Renowned social psychologist, author
keynotes college research symposium


Sam Gosling, a nationally renowned researcher and author who focuses on issues related to personality and social psychology, will be the keynote speaker at the Texas A&M College of Architecture Research Symposium: Built, Natural Virtual. The 11th annual symposium will be held Oct. 19 at the Langford Architecture Center on the Texas A&M campus.

Gosling, an associate professor of psychology at the University of Texas at Austin, will present "A Room With a Cue: Expressions of Personality in Everyday Environments” at 3 p.m. in the Preston Geren Auditorium, located in building B of the Langford Architecture Center.

“Dr. Gosling represents that rare breed of scientist able to both conduct and communicate fundamental research on topics of immediate relevance to the mundane concerns of design professionals,” said Lou Tassinary, executive associate dean of the college. “His insights into the perpetual ‘dance’ between people and their environs will likely inspire the re-thinking of traditional design criteria.”

The lecture is part of the daylong symposium, which features a series of college faculty presentations previously delivered at scholarly venues around the world. This year's symposium includes invited or refereed presentations and papers from the 2008-09 academic year.

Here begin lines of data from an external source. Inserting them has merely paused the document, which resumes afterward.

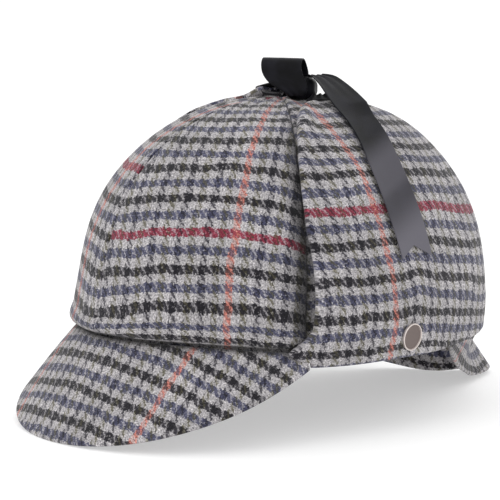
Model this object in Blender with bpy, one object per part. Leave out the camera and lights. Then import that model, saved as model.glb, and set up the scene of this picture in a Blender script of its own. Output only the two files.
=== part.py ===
"""A deerstalker hat with its ear flaps tied up over the crown.

Metres, +Z up. The hat faces -Y and its wearer's left is +X. It stands on the lowest edges of its two
peaks, at z = 0. A place on the crown is given by phi, the angle round the rim from the centre front towards
the wearer's left, and by climb, the way up the cloth from the rim.
"""

import math

import bmesh
import bpy
from mathutils import Vector

MM = 0.001

# The rim is an ellipse, and the crown a short upright wall under a superellipse dome.
RIM_HALF_LENGTH = 107.1 * MM
RIM_HALF_WIDTH = 83.9 * MM
RIM_HEIGHT = 39.9 * MM
RIM_CENTRE_Y = 0.5 * MM
FRONT_LIFT = 7.1 * MM
BACK_DIP = 3.0 * MM
CROWN_HEIGHT = 114.5 * MM
WALL_HEIGHT = 17.0 * MM
DOME_CLIMB = 157.0 * MM
DOME_POWER = 2.3
APEX_CLIMB = WALL_HEIGHT + DOME_CLIMB

# Cloth and seams
CLOTH = 3.0 * MM
SEAM_GAP = 0.3 * MM
SIDE_SEAM = 66
BACK_SEAM = 114
GORE_TOP = 0.995
BULGE = 5.4 * MM
BULGE_HEIGHT = 7.0 * MM

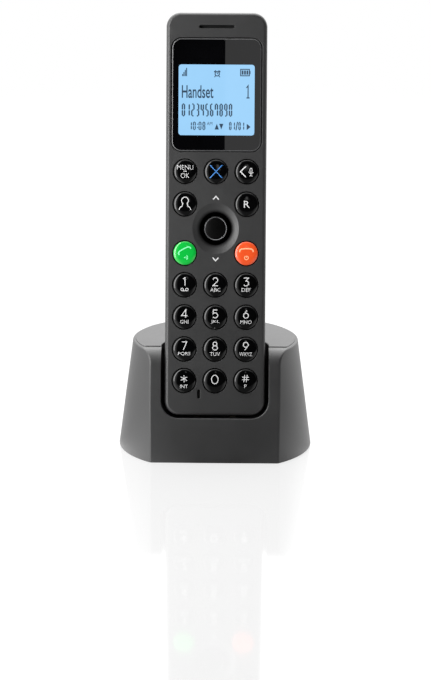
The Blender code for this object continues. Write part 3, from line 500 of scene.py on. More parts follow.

Gosling researches the everyday manifestations of personality, especially how individuals select and craft the environments in which they dwell, to suit their personalities.

“How do our living rooms, bedrooms, offices, music collections and Facebook profiles reflect what we are like, and more fundamentally, who we are?” he asks. “And how can our productivity and welfare be improved by understanding how we are related to our personal environments?”

His research has been covered in a New York Times Magazine cover story, the Boston Globe, Good Morning America, USA Today, the London Times, the Economist, BBC, Scientific American, New Scientist, Psychology Today, Parenting, NPR and Science.

Gosling's recently published book, “Snoop: What Your Stuff Says About You,” is a look at how our private spaces—from boardroom to bedroom—reveal our personalities, whether we know it or not.

“In ‘Snoop’ I present the result of a decade’s worth of research unraveling the links between people and places and figuring out what they mean,” he said. “Some clues, such as the Obama poster on the office wall or the highbrow books left casually lying on the coffee table, are deliberate, but not always disingenuous, signals to others about how we would like to be seen.”

Other clues, he said, like the music on one’s iPod or disarray in the office-desk drawer, are inadvertent reflections of our styles of feeling and thinking and of our history of behavior.

“The research yields lessons for the impressions we form of others in everyday life, and the impressions they are forming of us, and for designing spaces that accommodate our multifaceted psychological needs.”

His premise, wrote Jay Dixit in the Washington Post, is that our personalities seep out in everything we do and that expert snoopers can draw remarkably accurate pictures of us by examining the traces we leave behind.

“Gosling's conclusions are supported by rigorous academic research, but his engaging book is aimed at a popular audience; he presents it as a field guide to the "special brand of voyeurism" he calls ‘snoopology,’” wrote Dixit. “Few readers may actually rummage through their neighbors' garbage in search of what Gosling dryly calls ‘behavioral residue,’ but Snoop’s conceit makes for an entertaining tour of how people project their inner selves outward into the world.”

Gosling’s research interests also include personality or temperament in nonhuman animals; the subject of his doctoral dissertation at the University of California at Berkeley focused on the personality in spotted hyenas.

He also uses empirical indices to track historical trends in psychology and develops methods to collect psychological data from the Internet.